West Suffolk: Visitors welcomed to heritage landmarks for national event

Gainsborough's House director Mark Bills.

Gainsborough's House director Mark Bills. - Credit: Gregg Brown

Some of west Suffolk’s most interesting historic buildings are set to open their doors to the public as part of the national Heritage Open Days celebrations.

Established in 1994, the annual event gives visitors free access to historical landmarks that are either not usually open to the public, or would normally charge an entrance fee.

Tomorrow, people will be able to visit Gainsborough’s House in a special day celebrating its current exhibition, Rembrandt the Printmaker.
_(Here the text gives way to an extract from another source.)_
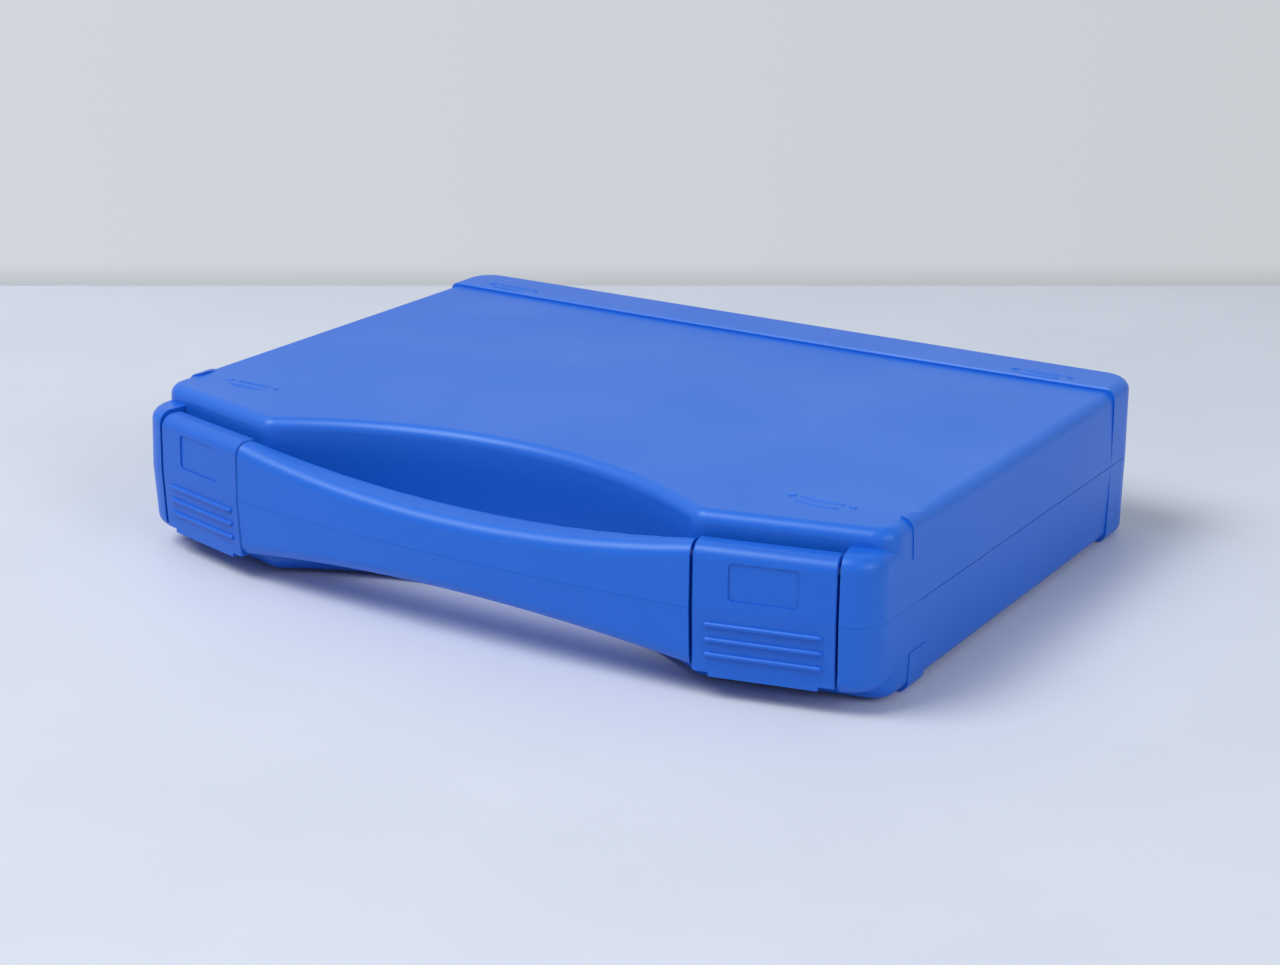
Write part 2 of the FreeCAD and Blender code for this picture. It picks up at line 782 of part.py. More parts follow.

Throughout the day, print-making demonstrations will take place, using techniques in the style of the famous 17th Century Dutch artist.

Mark Bills, director of Gainsborough’s House, said: “I am delighted that we can open our doors free to everyone and I hope that people will take the opportunity to come and have a look.

“There is a lot to see in Gainsborough’s House, with three temporary exhibitions and a rare chance to see how Rembrandt created his great etchings.”

On Saturday, from 9am to 5pm, St Peter’s Church in Sudbury will also hold an open day to showcase the building and some of its many uses as a community venue.

The event will include bell-ringing demonstrations, craft stalls, musical entertainment and children’s crafts.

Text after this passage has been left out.